C vitamini preparatları, C vitamini içeren ilaçlar almak istiyorlar bunların hiçbir gereği ve yeri yok. Eğer ateş varsa ateş düşürücüler, ağrı kesiciler kullanılabilir, bu dönemde hastanın yakınmalarına yönelik tedavi yeterli” ifadelerini kullandı.
Temiz hava ve burundan nefes almak önemli
Kirli havaların öksürüğü arttırdığını bu yüzden sıklıkla temiz havaya ihtiyaç duyulduğundan da bahseden Mihmanlı, alınan nefesin burundan temin edilmesinin gerekliliğini de söyleyerek son olarak, “Özellikle temiz hava çok önemli. Kışın kirli havalar öksürük şikayetinin en büyük nedeni olabilir. Çünkü kirli havadaki partiküller öksürük refleksini uyandıran bir etken. Onun için temiz havalı ortamlarda bulunmamız gerekiyor. Yapacağımız en önemli etken bulunduğumuz odanın sık sık havalandırmamız. Kalabalık ortamlarda bu iş daha önemli. Kışın çok kalabalık ortamlarda bulunmamamız gerekiyor.
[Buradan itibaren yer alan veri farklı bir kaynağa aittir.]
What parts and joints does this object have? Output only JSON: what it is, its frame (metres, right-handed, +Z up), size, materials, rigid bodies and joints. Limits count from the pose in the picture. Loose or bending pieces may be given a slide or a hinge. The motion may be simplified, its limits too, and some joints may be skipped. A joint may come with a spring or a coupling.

Özellikle KOAH, astım gibi kronik hatalıkları olan kişiler kalabalık ortamlarda bulunmamalı. Hem odanın havasının temiz olmadığı için hem de ortamdaki kişilerin muhtemelen enfeksiyonlarından sakınmak için. Enfeksiyon olduğunu düşündüğümüz kişiler ile karşılaştığımız zaman özellikle eşlik eden hastalığı olan hastalarımız maske kullanabilirler. Ayrıca burundan nefes almak da en sağlıklı durumdur. Çünkü burun ilk olarak havadaki zararlı partikülleri ve enfeksiyon ajanlarını tutma özelliğine sahiptir. Onun için ağızdan değil burundan nefes alıp vermemiz çok önemlidir. Burundan nefes almak koruyucu bir mekanizmadır” diyerek sözlerini sonlandırdı.